Investors released their firm grip on Treasuries, allowing yields on the 10-year note to jump back above 1.3%.
While returning to the upper levels of their trading for the last two months, yields pared gains, having found resistance by the neckline of a potential H&S bottom, whose possible bearish dynamics for Treasuries is going head-to-head with the downtrend in yields, succinctly encapsulated by the recent Death Cross.
The dollar struggled to rise from its near-three week low, demonstrating the market’s outlook ahead of a potentially catalytic US employment report on Friday, after Federal Reserve Chair Jerome Powell said that paring stimulus depends on an improving jobs market.

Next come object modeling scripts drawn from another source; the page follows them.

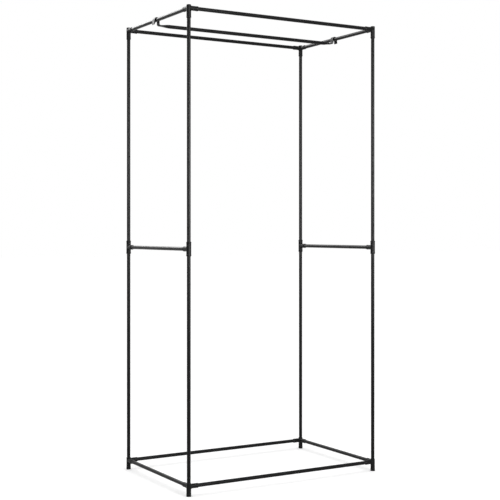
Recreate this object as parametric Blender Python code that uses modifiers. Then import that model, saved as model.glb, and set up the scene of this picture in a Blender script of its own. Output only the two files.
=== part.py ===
"""Knock-down wardrobe frame of painted steel tube, plugged together with moulded connectors.

Eight upright tubes stand in two tiers. Corner connectors carry the long and the side rails at the
bottom and the top, T connectors carry one side rail half way up, and a hanging rod with pressed,
bent ends hooks over the top side rails. Metres, +Z up, the front at -Y, and the origin on the
floor under the middle of the frame.
"""
import math

import bmesh
import bpy
from mathutils import Matrix, Vector

# Steel tubes, cut to length
TUBE_DIAMETER = 0.0127
TUBE_WALL = 0.0008
UPRIGHT_TUBE_LENGTH = 0.792
LONG_RAIL_TUBE_LENGTH = 0.728
SIDE_RAIL_TUBE_LENGTH = 0.455

# Fits: the gap between pieces that touch, also around a tube in its socket
SEAT_GAP = 0.0003

# Connectors: every reach is measured from the centre where the tube axes cross
CORNER_SLEEVE_WALL = 0.0012
TEE_SLEEVE_WALL = 0.00145
SOCKET_NECK_DROP = 0.0002
SOCKET_REACH = 0.034
SOCKET_END_WALL = 0.00185
TOP_ARM_REACH = 0.0325
FOOT_ARM_REACH = 0.029
CORNER_CROWN_REACH = 0.011
TOP_CROWN_THICKNESS = 0.0024
TEE_ARM_REACH = 0.024
TEE_WEB_THICKNESS = 0.002
COLLAR_RISE = 0.0004
COLLAR_LENGTH = 0.0045
COLLAR_SLOPE_LENGTH = 0.0012
MOUTH_TAPER_DEPTH = 0.001
MOUTH_TAPER_LENGTH = 0.002
CROWN_ROUND = 0.0011
FILLET_RADIUS = 0.0055
FILLET_INSET = 0.0008

# Foot glides, pushed into the open lower ends of the bottom corner connectors
GLIDE_FLANGE_DIAMETER = 0.0166
GLIDE_FLANGE_HEIGHT = 0.0035
GLIDE_PLUG_HEIGHT = 0.008
GLIDE_PLUG_CHAMFER = 0.0009
GLIDE_FLOOR_ROUND = 0.001
GLIDE_TOP_ROUND = 0.0005

# Hanging rod, a tube whose ends are pressed flat and bent over the side rails
ROD_DIAMETER = 0.0127
ROD_WALL = 0.0008
ROD_FLAT_THICKNESS = 0.0033
ROD_TAPER_LENGTH = 0.038
ROD_BEND_RADIUS = 0.0055
ROD_DROP = 0.0175
ROD_TAIL_LENGTH = 0.0165
ROD_TAIL_LEAN = math.radians(6.0)
ROD_SET_BACK = 0.008

# Facets
ROUND_STEPS = 16
ROD_TAPER_STEPS = 4
ROD_BEND_STEPS = 3
ROD_HOOK_STEPS = 7
FILLET_SIDES_RESOLUTION = 3
FILLET_STEPS = 3
SMOOTH_ANGLE = math.radians(35.0)
MERGE_DISTANCE = 0.00001
OVERCUT = 0.002

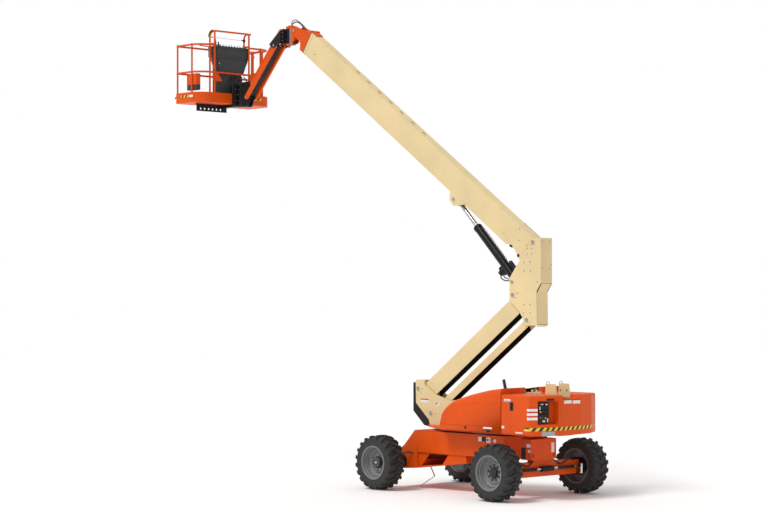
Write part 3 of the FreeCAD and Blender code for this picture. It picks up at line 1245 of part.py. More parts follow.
def guard_rails():
    """Top and middle rails, their posts, the console hoop and the gate's post."""
    right_back = [("gate_rear_x", "-rail_y"), ("rail_back_x", "-rail_y", "rail_bend")]
    left_round = [
        ("rail_back_x", "rail_y", "rail_bend"), ("rail_front_x", "rail_y", "60"),
        ("rail_front_x", "-rail_y", "60"), ("gate_front_x", "-rail_y"),
    ]
    rails = [
        ring_rail("mid_rail", "mid_rail_z", right_back + left_round),
        ring_rail("top_rail_right", "top_rail_z", right_back + [("rail_back_x", "hoop_right_y")]),
        ring_rail("top_rail_left", "top_rail_z", [("rail_back_x", "hoop_left_y")] + left_round),
    ]
    posts = []
    for x, y in (
        ("rail_front_x - 26", "rail_y - 2"), ("platform_rear_x + 260", "rail_y - 3"),
        ("gate_front_x", "-rail_y"),
        ("gate_rear_x", "-rail_y"), ("rail_back_x", "-600"), ("rail_front_x", "0"),
    ):
        posts.append(rod("post", "Z", (x, y), "post_radius", "platform_floor_z + 0.4", "top_rail_z + 4"))
    hoop_front = "rail_back_x + 150"
    for y, leg_foot in (("hoop_left_y", "platform_floor_z + 0.4"), ("hoop_right_y", "top_rail_z + 12")):
        posts.append(rod("hoop_post", "Z", ("rail_back_x", y), "post_radius", "platform_floor_z + 0.4",
                         "hoop_top_z"))
        posts.append(rod("hoop_leg", "Z", (hoop_front, y), "post_radius", leg_foot, "hoop_top_z"))
        for z in ("top_rail_z + 12 + post_radius", "hoop_top_z"):
            posts.append(rod("hoop_arm", "X", (y, z), "post_radius - 1", "rail_back_x", hoop_front))
    posts.append(rod("hoop_bar", "Y", ("rail_back_x", "hoop_top_z"), "post_radius + 1",
                     "hoop_right_y - 9", "hoop_left_y + 9"))
    lugs, bores = [], []
    for z in ("toe_top_z + 90", "top_rail_z - 90"):
        lugs.append(block("gate_lug", ("gate_front_x - 70", "gate_front_x"), ("-rail_y - 22", "-rail_y + 22"),
                          (z, f"{z} + 24")))
        bores.append(rod("gate_lug_bore", "Z", ("gate_front_x - 44", "-rail_y"), "gate_radius + 0.05",
                         f"{z} - 1", f"{z} + 25"))
    hinges = cut("gate_lugs", fused("gate_lug_pair", lugs), bores)
    return node("guard_rails", fused("guard_rails_solid", rails + posts + [hinges], refine=False))


def gate():
    """Swing gate that fills the opening in the platform's far end."""
    y = "-rail_y"
    bars = []
    hinge_x, free_x = "gate_front_x - 44", "gate_rear_x + 44"
    for z in ("mid_rail_z", "top_rail_z"):
        bars.append(rod("gate_bar", "X", (y, z), "gate_radius", free_x, hinge_x))
    for x in (hinge_x, free_x):
        bars.append(rod("gate_upright", "Z", (x, y), "gate_radius", "toe_top_z + 40", "top_rail_z"))
    return node("gate", fused("gate_solid", bars))


def console():
    """Operator's console: a wide top on a tapering body inside the rear rail."""
    top = padded("console_top", "YZ", [
        ("-362", "7900"), ("-362", "8052"), ("462", "8052"), ("462", "7864"), ("420", "7830"),
        ("-320", "7840"),
    ], "platform_rear_x + 56", "platform_rear_x + 300")
    body = padded("console_body", "YZ", [
        ("-120", "platform_floor_z + 0.4"), ("-165", "7560"), ("-235", "7715"), ("-330", "7841"),
        ("430", "7831"),
        ("400", "7500"), ("350", "platform_floor_z + 0.4"),
    ], "platform_rear_x + 66", "platform_rear_x + 230")
    stick = rod("joystick", "Z", ("platform_rear_x + 120", "420"), "12", "8051", "8150")
    return node("console", fused("console_solid", [top, body, stick]))


def document_box():
    """Box for papers that hangs below the middle rail, against the near post."""
    outer, top = "rail_y - 3 - post_radius - 0.4", "mid_rail_z - rail_radius - 15"
    shell = block("document_shell", ("platform_rear_x + 140", "platform_rear_x + 430"),
                  (f"{outer} - 92", outer), (f"{top} - 310", top))
    room = block("document_room", ("platform_rear_x + 146", "platform_rear_x + 424"),
                 (f"{outer} - 86", f"{outer} - 6"), (f"{top} - 304", f"{top} + 1"))
    return node("document_box", cut("document_solid", shell, [room]))


# ---------------------------------------------------------------- assembly

def build():
    chassis_frame()
    swing_bearing()
    drive_axle()
    steer_axle()
    knuckle("left", 1)
    knuckle("right", -1)
    steering()
    ground_strap()
    wheel("drive_left", 1, "axle_x", "drive")
    wheel("drive_right", -1, "axle_x", "drive")
    wheel("steer_left", 1, "-axle_x", "steer")
    wheel("steer_right", -1, "-axle_x", "steer")
    turntable_deck()
    tower_base()
    front_cover()
    counterweight()
    upright_guides()
    ground_controls()
    hood("left", 1)
    hood("right", -1)
    machinery("engine_block", 1, "1560")
    machinery("fluid_tank", -1, "1480")
    rest_fin()
    tower_links()
    tower_cylinder()
    upright()
    main_boom()
    fly_boom()
    fly_head()
    main_cylinder()
    hoses()
    level_bracket()
    jib_rotator()
    jib_links()
    jib_cylinder()
    jib_end_bracket()
    platform_support()
    platform_deck()
    guard_rails()
    gate()
    console()
    document_box()


def check():
    """Stops if any object failed or any sub-part has no sound shape."""
    DOC.recompute()
    for thing in DOC.Objects:
        bad = [word for word in thing.State if word in ("Invalid", "Error")]
        if bad:
            raise RuntimeError(f"{thing.Name}: {bad}")
    for name, thing in NODES.items():
        shape = thing.Shape
        if shape.isNull() or not shape.isValid() or not shape.Solids:
            raise RuntimeError(f"{name}: no sound shape")


def write():
    os.makedirs("parts", exist_ok=True)
    for name, thing in NODES.items():
        thing.Shape.exportStep(f"parts/{name}.step")


build()
check()
write()
print(len(NODES), "sub-parts written")
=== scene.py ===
"""Looks of the boom lift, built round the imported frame. Metres; +X to the platform, +Y left, +Z up."""
import math

import bmesh
import bpy
from mathutils import Matrix, Vector


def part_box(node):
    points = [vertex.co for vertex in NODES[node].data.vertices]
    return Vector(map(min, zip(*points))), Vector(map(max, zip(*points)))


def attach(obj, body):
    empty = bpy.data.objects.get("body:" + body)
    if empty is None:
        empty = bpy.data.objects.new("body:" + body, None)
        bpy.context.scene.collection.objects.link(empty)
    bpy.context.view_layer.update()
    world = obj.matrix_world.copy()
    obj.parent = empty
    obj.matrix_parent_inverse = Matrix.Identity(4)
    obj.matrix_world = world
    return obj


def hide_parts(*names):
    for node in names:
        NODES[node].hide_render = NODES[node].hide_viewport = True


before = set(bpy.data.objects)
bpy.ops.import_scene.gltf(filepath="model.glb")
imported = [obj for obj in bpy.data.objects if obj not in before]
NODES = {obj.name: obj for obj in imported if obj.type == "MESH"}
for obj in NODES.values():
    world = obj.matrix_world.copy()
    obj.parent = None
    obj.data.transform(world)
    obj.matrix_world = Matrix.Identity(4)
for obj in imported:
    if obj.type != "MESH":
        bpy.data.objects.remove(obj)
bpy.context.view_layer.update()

# ---- camera


def placed(name, data):
    """A new object of the scene that shows data."""
    made = bpy.data.objects.new(name, data)
    bpy.context.scene.collection.objects.link(made)
    return made


def make_camera():
    """A camera at the photograph's viewing angle, found by fitting the machine's own lengths."""
    data = bpy.data.cameras.new("view")
    data.lens = 95.03
    data.sensor_width = 36.0
    data.shift_y = 0.0448
    data.clip_end = 200.0
    camera = placed("view", data)
    camera.location = (-23.999, 24.407, 3.382)
    camera.rotation_euler = Vector((0.734, -0.679, 0.0)).to_track_quat("-Z", "Y").to_euler()
    bpy.context.scene.camera = camera


make_camera()

# ---- materials


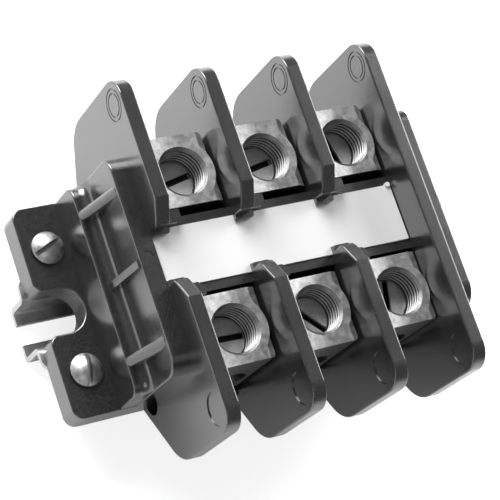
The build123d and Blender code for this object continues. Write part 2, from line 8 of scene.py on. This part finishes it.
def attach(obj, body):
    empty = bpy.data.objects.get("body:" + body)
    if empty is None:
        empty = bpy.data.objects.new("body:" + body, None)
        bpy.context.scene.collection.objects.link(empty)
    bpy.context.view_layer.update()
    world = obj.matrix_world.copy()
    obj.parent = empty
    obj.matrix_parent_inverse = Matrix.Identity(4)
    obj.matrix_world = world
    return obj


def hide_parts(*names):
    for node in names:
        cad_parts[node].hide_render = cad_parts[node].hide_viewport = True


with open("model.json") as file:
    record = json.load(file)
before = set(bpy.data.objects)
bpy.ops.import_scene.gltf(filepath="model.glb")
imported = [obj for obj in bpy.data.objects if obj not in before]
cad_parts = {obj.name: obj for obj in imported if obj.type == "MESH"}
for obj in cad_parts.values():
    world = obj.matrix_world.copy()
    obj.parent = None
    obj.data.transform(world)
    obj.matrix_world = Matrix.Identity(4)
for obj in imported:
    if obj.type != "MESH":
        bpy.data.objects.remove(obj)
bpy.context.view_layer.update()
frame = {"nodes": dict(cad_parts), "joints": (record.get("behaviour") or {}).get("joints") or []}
nodes = frame["nodes"]
scene = bpy.context.scene
MM = 0.001


# Helpers for the materials. A pattern's scale counts per metre, and depths are in metres.

# The part of a noise pattern's range that is spread over a finish's values.
CLOUD_LOW = 0.3
CLOUD_HIGH = 0.7
PLATE_CLOUD_HIGH = 0.72


def grey(value):
    return (value, value, value, 1)


def new_material(name):
    mat = bpy.data.materials.new(name)
    mat.use_nodes = True
    tree = mat.node_tree
    tree.nodes.clear()
    out = tree.nodes.new("ShaderNodeOutputMaterial")
    shader = tree.nodes.new("ShaderNodeBsdfPrincipled")
    tree.links.new(shader.outputs["BSDF"], out.inputs["Surface"])
    return mat, tree, shader, out


def texture_place(tree, kind):
    return tree.nodes.new("ShaderNodeTexCoord").outputs[kind]


def texture_z(tree, kind):
    # The height within the piece for Generated, and how level the face is for Normal.
    split = tree.nodes.new("ShaderNodeSeparateXYZ")
    tree.links.new(texture_place(tree, kind), split.inputs["Vector"])
    return split.outputs["Z"]


def noise(tree, scale, detail, rough=0.55):
    node = tree.nodes.new("ShaderNodeTexNoise")
    node.inputs["Scale"].default_value = scale
    node.inputs["Detail"].default_value = detail
    node.inputs["Roughness"].default_value = rough
    tree.links.new(texture_place(tree, "Object"), node.inputs["Vector"])
    return node.outputs["Fac"]


def tone_ramp(tree, value, stops):
    node = tree.nodes.new("ShaderNodeValToRGB")
    for element, (position, tone) in zip(node.color_ramp.elements, stops):
        element.position = position
        element.color = grey(tone)
    tree.links.new(value, node.inputs["Fac"])
    return node.outputs["Color"]


def remap(tree, value, low, high, to_low, to_high):
    node = tree.nodes.new("ShaderNodeMapRange")
    node.inputs["From Min"].default_value = low
    node.inputs["From Max"].default_value = high
    node.inputs["To Min"].default_value = to_low
    node.inputs["To Max"].default_value = to_high
    tree.links.new(value, node.inputs["Value"])
    return node.outputs["Result"]


def math_node(tree, operation, *values):
    # Each value is a number or another node's output.
    node = tree.nodes.new("ShaderNodeMath")
    node.operation = operation
    for socket, value in zip(node.inputs, values):
        if isinstance(value, float):
            socket.default_value = value
        else:
            tree.links.new(value, socket)
    return node.outputs[0]


def blend(tree, factor, first, tone):
    mix = tree.nodes.new("ShaderNodeMix")
    mix.data_type = "RGBA"
    tree.links.new(factor, mix.inputs["Factor"])
    tree.links.new(first, mix.inputs["A"])
    mix.inputs["B"].default_value = grey(tone)
    return mix.outputs["Result"]


def bump(tree, shader, height, strength, distance):
    node = tree.nodes.new("ShaderNodeBump")
    node.inputs["Strength"].default_value = strength
    node.inputs["Distance"].default_value = distance
    tree.links.new(height, node.inputs["Height"])
    tree.links.new(node.outputs["Normal"], shader.inputs["Normal"])


# Moulding and strip

def moulding_material():
    mat, tree, shader, _ = new_material("black_moulding")
    cloud = noise(tree, scale=60.0, detail=3.0)
    grain = noise(tree, scale=1900.0, detail=2.0, rough=0.6)
    speckle = tone_ramp(tree, grain, ((0.36, 0.006), (0.64, 0.032)))
    tree.links.new(speckle, shader.inputs["Base Color"])
    tree.links.new(remap(tree, cloud, CLOUD_LOW, CLOUD_HIGH, 0.2, 0.27), shader.inputs["Roughness"])
    shader.inputs["IOR"].default_value = 2.0
    shader.inputs["Coat Weight"].default_value = 1.0
    shader.inputs["Coat Roughness"].default_value = 0.21
    bump(tree, shader, grain, strength=0.6, distance=0.00006)
    return mat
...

Traders find themselves in a precarious position—also the best kind for aggressive traders, who seek sharp moves—as the greenback is squeezed between the neckline (red) of a massive double-bottom and a small H&S top. The neckline tests the bottom of its rising channel and is reinforced by the 50 DMA after it crossed above the 200 DMA, triggering a Golden Cross.
Gold demonstrated the same conflict, as it moves in a mirror-image of its base currency.
The price was struggling between the 200 DMA—after a Death Cross—and breaking free of its falling channel.
Bitcoin kept trading within a potential falling flag, bullish after the preceding two-day jump.
The cryptocurrency's 200 DMA supports the continuation pattern.
WTI climbed above $69 before this month's OPEC+ meeting that is slated to confirm a rise in production.
The price trimmed earlier gains, finding resistance by recent highs, below the top of the falling channel—even though yesterday’s decline was not significant enough to complete an Evening Star.